Panzanella is another of those dishes that I’d been seeing a lot of on blogs, food sites and the like since we opened this place. When I realized it included bread, that was enough to keep in on my back burner of blog ideas. It’s an Italian salad, though traditionalists would probably say this version is impure.
That’s OK with me – more panzanella for you and I! Weeeee!
It’s nearing the end of August and most of us are probably starting to think of putting away our Summer things, including traditionally Summer food fare. However, as we all know here in the Southern U.S., it can be in the 90’s on Christmas day, so it’s a good idea to keep exploring lighter options like this. At least for a little longer.
There’s lots of bright veggies in this salad. Did you note there’s no lettuce of any kind? I think some panzanella salads might include some, but we’re going for major daring points be foregoing it this time.
White breads will probably always be my favorite, but since we’ve cooked here we’ve had the opportunity to use some really great whole grain breads. I got this one at the bakery in my local Publix. It’s the sports loaf or some such-ness. And it is very good!
There’s not much cooking for this recipe, which is great cuz it’s, you know, a salad for gosh sakes. Salmon simply seasoned with salt and pepper and broiled quickly in the oven is absolutely amazing in this dish.

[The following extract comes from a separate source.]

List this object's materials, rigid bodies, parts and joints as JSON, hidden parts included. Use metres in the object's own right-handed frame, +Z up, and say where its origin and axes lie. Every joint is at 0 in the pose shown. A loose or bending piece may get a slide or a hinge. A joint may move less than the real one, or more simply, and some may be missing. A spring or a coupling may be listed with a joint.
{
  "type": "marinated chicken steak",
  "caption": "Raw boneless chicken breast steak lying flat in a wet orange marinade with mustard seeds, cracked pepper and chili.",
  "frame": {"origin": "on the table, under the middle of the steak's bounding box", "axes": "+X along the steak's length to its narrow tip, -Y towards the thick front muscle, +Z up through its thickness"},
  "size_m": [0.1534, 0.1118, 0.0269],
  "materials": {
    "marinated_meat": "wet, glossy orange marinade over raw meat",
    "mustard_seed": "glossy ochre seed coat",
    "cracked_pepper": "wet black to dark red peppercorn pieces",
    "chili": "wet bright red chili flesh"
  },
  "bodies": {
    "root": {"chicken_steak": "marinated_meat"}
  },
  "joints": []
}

After boiling the green beans quickly, just a little, you literally are just going to toss the ingredients together. Start off by assembling the dressing in the bottom of the bowl. All you need is red wine vinegar and extra virgin olive oil.
You’re probably wondering how this will all taste when it’s said and done AND tossed together. It’s gonna be great, trust me!

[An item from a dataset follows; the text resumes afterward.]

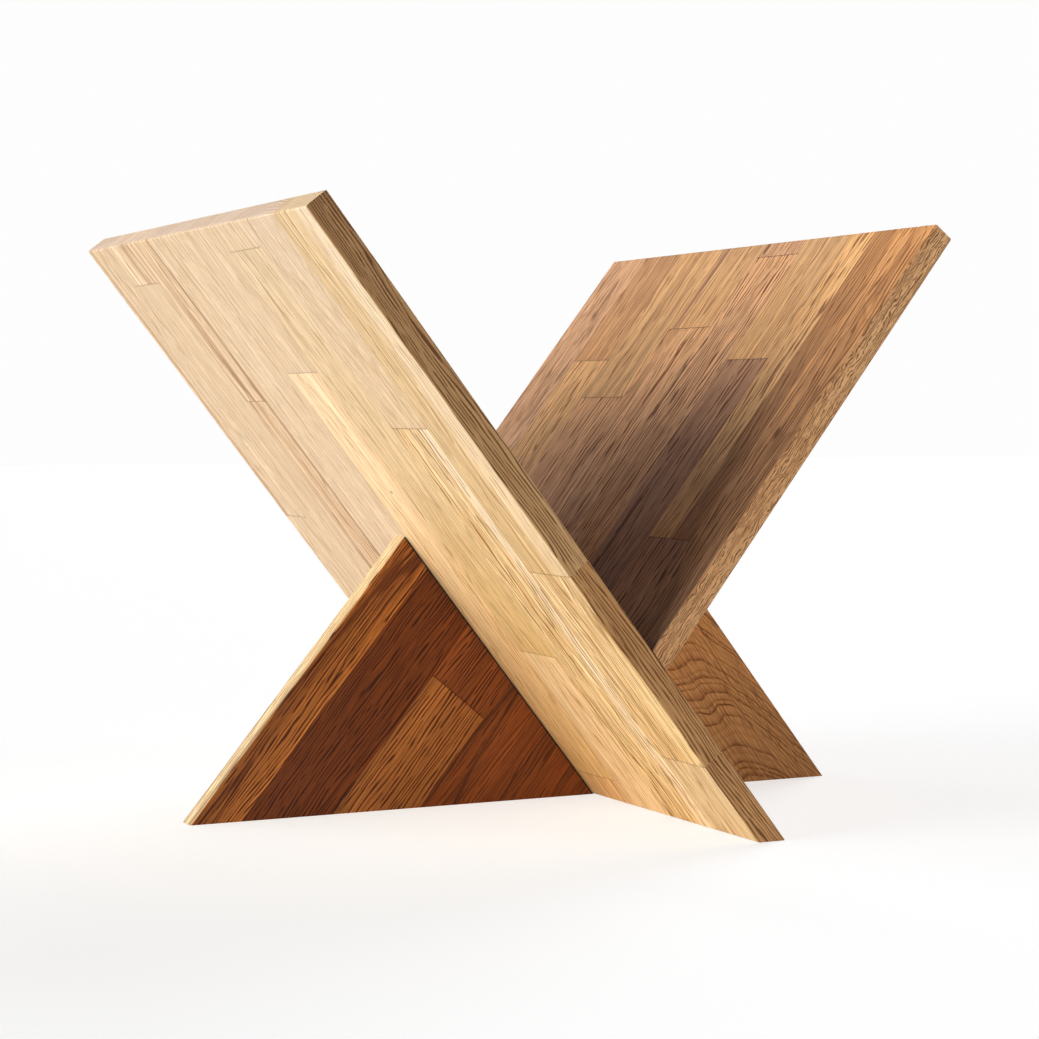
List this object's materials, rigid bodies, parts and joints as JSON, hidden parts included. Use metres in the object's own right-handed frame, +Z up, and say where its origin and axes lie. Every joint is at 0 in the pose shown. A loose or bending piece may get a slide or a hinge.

All you need to do with the broiled salmon is flake it gently with a fork and fold it in with the other ingredients.
This is one of those perfect hot-weather meals. It’s colorful and vibrant and the flavors are just so fresh. There’s a little fresh basil sprinkled over the top. The dressing is amazingly complimentary to the other ingredients without being intrusive and it soaks into the bread a little. Serve this one right away and enjoy filling up on something that won’t leave you weighed down.

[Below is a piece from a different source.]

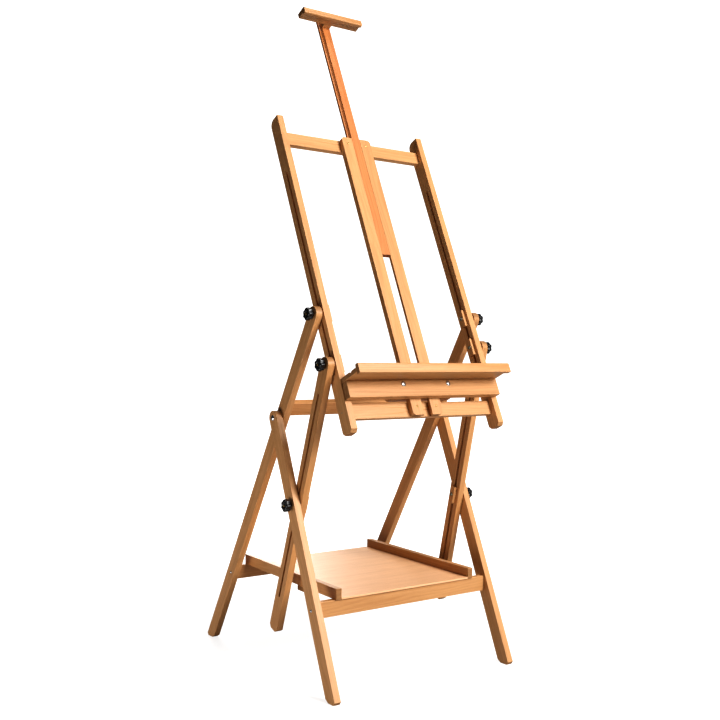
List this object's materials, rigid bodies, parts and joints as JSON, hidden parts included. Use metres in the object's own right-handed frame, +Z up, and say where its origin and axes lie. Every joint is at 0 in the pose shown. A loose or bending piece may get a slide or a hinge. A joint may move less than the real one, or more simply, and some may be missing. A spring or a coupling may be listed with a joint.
{
  "type": "wooden artist easel",
  "caption": "Folding wooden studio easel with a leaning H-shaped frame, sliding canvas mast and tray, crossed legs with slotted braces and a low shelf.",
  "frame": {"origin": "on the floor under the middle of the easel's bounding box", "axes": "+X to the viewer's right when facing the tray, +Y to the back, +Z up"},
  "size_m": [0.6706, 0.8432, 2.0347],
  "materials": {
    "beech": "satin oiled",
    "slider": "satin stained",
    "plywood": "satin",
    "knob": "gloss",
    "zinc": "bright zinc plate",
    "brass": "plain"
  },
  "bodies": {
    "rear_frame": {"rear_leg_left": "beech", "rear_leg_right": "beech", "rear_rail": "beech", "upper_crossbar": "beech", "rear_rail_screw_left": "zinc", "rear_rail_screw_right": "zinc", "upper_bolt_left": "zinc", "upper_bolt_right": "zinc"},
    "front_frame": {"front_leg_left": "beech", "front_leg_right": "beech", "front_rail": "beech", "front_rail_screw_left": "zinc", "front_rail_screw_right": "zinc", "hinge_bolt_left": "zinc", "hinge_bolt_right": "zinc"},
    "slot_blocks": {"upper_block_left": "beech", "upper_block_right": "beech", "lower_block_left": "beech", "lower_block_right": "beech"},
    "upper_frame": {"post_left": "beech", "post_right": "beech", "top_rail": "beech", "bottom_rail": "beech", "mast_rail_left": "beech", "mast_rail_right": "beech", "mast_screw_high_left": "brass", "mast_screw_high_right": "brass", "mast_screw_low_left": "brass", "mast_screw_low_right": "brass"},
    "mast": {"mast_slider": "slider", "top_holder": "beech", "holder_spacer": "beech"},
    "mast_clamp": {"mast_knob": "knob", "mast_clamp_screw": "zinc"},
    "tray": {"tray_ledge": "beech", "tray_lip": "beech", "tray_apron": "beech", "tray_back_plate": "beech", "tray_bolt_left": "zinc", "tray_bolt_right": "zinc"},
    "shelf": {"shelf_board": "plywood", "shelf_lip_left": "beech", "shelf_lip_right": "beech", "shelf_batten": "beech"},
    "brace_pin_left": {"lower_bolt_left": "zinc"},
    "brace_arm_left": {"brace_left": "beech"},
    "brace_guide_left": {"brace_block_left": "beech", "brace_bolt_left": "zinc"},
    "upper_clamp_left": {"upper_knob_left": "knob"},
    "lower_clamp_left": {"lower_knob_left": "knob"},
    "brace_clamp_left": {"brace_knob_left": "knob"},
    "tray_clamp_left": {"tray_knob_left": "knob"},
    "brace_pin_right": {"lower_bolt_right": "zinc"},
    "brace_arm_right": {"brace_right": "beech"},
    "brace_guide_right": {"brace_block_right": "beech", "brace_bolt_right": "zinc"},
    "upper_clamp_right": {"upper_knob_right": "knob"},
    "lower_clamp_right": {"lower_knob_right": "knob"},
    "brace_clamp_right": {"brace_knob_right": "knob"},
    "tray_clamp_right": {"tray_knob_right": "knob"}
  },
  "joints": [
    {"name": "leg_fold", "type": "hinge", "parent": "rear_frame", "child": "front_frame", "pos_m": [0, -0.05256, 0.73185], "axis": [1, 0, 0], "range_deg": [0, 22]},
    {"name": "frame_tilt", "type": "hinge", "parent": "rear_frame", "child": "slot_blocks", "pos_m": [0, -0.233, 1.023], "axis": [-1, 0, 0], "range_deg": [-15, 20]},
    {"name": "frame_height", "type": "slide", "parent": "slot_blocks", "child": "upper_frame", "axis": [0, 0.3978, 0.9175], "range_m": [-0.25, 0.004]},
    {"name": "mast_slide", "type": "slide", "parent": "upper_frame", "child": "mast", "axis": [0, 0.3978, 0.9175], "range_m": [-0.37, 0.25]},
    {"name": "tray_slide", "type": "slide", "parent": "upper_frame", "child": "tray", "axis": [0, 0.3978, 0.9175], "range_m": [-0.008, 0.45]},
    {"name": "shelf_lift", "type": "hinge", "parent": "rear_frame", "child": "shelf", "pos_m": [0, 0.25, 0.25546], "axis": [-1, 0, 0], "range_deg": [0, 35]},
    {"name": "brace_swing_left", "type": "hinge", "parent": "slot_blocks", "child": "brace_pin_left", "pos_m": [0, -0.29307, 0.88446], "axis": [1, 0, 0], "range_deg": [-18.59, 24.72]},
    {"name": "brace_fold_left", "type": "hinge", "parent": "brace_pin_left", "child": "brace_arm_left", "pos_m": [0, -0.29307, 0.88446], "axis": [1, 0, 0], "range_deg": [-0.2, 9.4]},
    {"name": "brace_guide_left", "type": "hinge", "parent": "front_frame", "child": "brace_guide_left", "pos_m": [0, -0.15185, 0.49434], "axis": [1, 0, 0], "range_deg": [-13, 0.2]},
    {"name": "upper_knob_turn_left", "type": "hinge", "parent": "rear_frame", "child": "upper_clamp_left", "pos_m": [0, -0.233, 1.023], "axis": [-1, 0, 0], "continuous": true},
    {"name": "lower_knob_turn_left", "type": "hinge", "parent": "brace_pin_left", "child": "lower_clamp_left", "pos_m": [0, -0.29307, 0.88446], "axis": [-1, 0, 0], "continuous": true},
    {"name": "brace_knob_turn_left", "type": "hinge", "parent": "front_frame", "child": "brace_clamp_left", "pos_m": [0, -0.15185, 0.49434], "axis": [-1, 0, 0], "continuous": true},
    {"name": "tray_knob_turn_left", "type": "hinge", "parent": "tray", "child": "tray_clamp_left", "pos_m": [-0.0792, -0.3235, 0.81427], "axis": [0, 0.9175, -0.3978], "continuous": true},
    {"name": "brace_swing_right", "type": "hinge", "parent": "slot_blocks", "child": "brace_pin_right", "pos_m": [0, -0.27079, 0.93584], "axis": [1, 0, 0], "range_deg": [-17.3, 23]},
    {"name": "brace_fold_right", "type": "hinge", "parent": "brace_pin_right", "child": "brace_arm_right", "pos_m": [0, -0.27079, 0.93584], "axis": [1, 0, 0], "range_deg": [-0.2, 10.03]},
    {"name": "brace_guide_right", "type": "hinge", "parent": "front_frame", "child": "brace_guide_right", "pos_m": [0, -0.1574, 0.48106], "axis": [1, 0, 0], "range_deg": [-12.37, 0.2]},
    {"name": "upper_knob_turn_right", "type": "hinge", "parent": "rear_frame", "child": "upper_clamp_right", "pos_m": [0, -0.233, 1.023], "axis": [1, 0, 0], "continuous": true},
    {"name": "lower_knob_turn_right", "type": "hinge", "parent": "brace_pin_right", "child": "lower_clamp_right", "pos_m": [0, -0.27079, 0.93584], "axis": [1, 0, 0], "continuous": true},
    {"name": "brace_knob_turn_right", "type": "hinge", "parent": "front_frame", "child": "brace_clamp_right", "pos_m": [0, -0.1574, 0.48106], "axis": [1, 0, 0], "continuous": true},
    {"name": "tray_knob_turn_right", "type": "hinge", "parent": "tray", "child": "tray_clamp_right", "pos_m": [0.0792, -0.3235, 0.81427], "axis": [0, 0.9175, -0.3978], "continuous": true},
    {"name": "mast_knob_turn", "type": "hinge", "parent": "upper_frame", "child": "mast_clamp", "pos_m": [0, -0.00348, 1.55238], "axis": [0, 0.9175, -0.3978], "continuous": true}
  ],
  "couplings": [
    {"joint": "brace_swing_left", "follows": "frame_tilt", "ratio": 1.226},
    {"joint": "brace_fold_left", "follows": "leg_fold", "ratio": 0.418},
    {"joint": "brace_guide_left", "follows": "leg_fold", "ratio": -0.582},
    {"joint": "brace_swing_right", "follows": "frame_tilt", "ratio": 1.14},
    {"joint": "brace_fold_right", "follows": "leg_fold", "ratio": 0.447},
    {"joint": "brace_guide_right", "follows": "leg_fold", "ratio": -0.553}
  ]
}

Salmon Panzanella with Green Beans
from Self Magazine, April 2011 via Epicurious
Prep Time: 20 minutes Cook Time: about 15 minutes Level: Easy Serves: 4
- Vegetable oil cooking spray
- 1 pound salmon fillet, skin removed
- 1/2 teaspoon salt, divided
- 1/4 teaspoon black pepper, divided
- 1/2 pound green beans, cut into 1-inch pieces
- 3 tablespoons extra-virgin olive oil
- 1 tablespoon plus 1 teaspoon red wine vinegar
- 2 cups cherry tomatoes, halved
- 1 cup thinly sliced red onion
- 8 ounce whole-wheat baguette, cut into 1-inch cubes
- 1/2 cup fresh basil, cut into thin strips
Heat broiler to low. Coat a baking sheet with cooking spray. Season salmon with 1/4 teaspoon salt and 1/8 teaspoon pepper. Broil until cooked through, 5 minutes per side; let cool. Bring water to a boil in a small saucepan; cook beans until bright green and crisp-tender, about 3 minutes; drain and set aside. Whisk oil, vinegar, remaining 1/4 teaspoon salt and remaining 1/8 teaspoon pepper in a serving bowl; add beans, tomatoes, onion, bread cubes and basil, then toss. Flake salmon and add to salad; toss gently. Let sit 10 minutes before serving.
Your salmon may need a few minutes longer of broiling if it’s a thick piece. One of ours was about 2 and a half inches thick in the middle so I did cook that one a few minutes longer.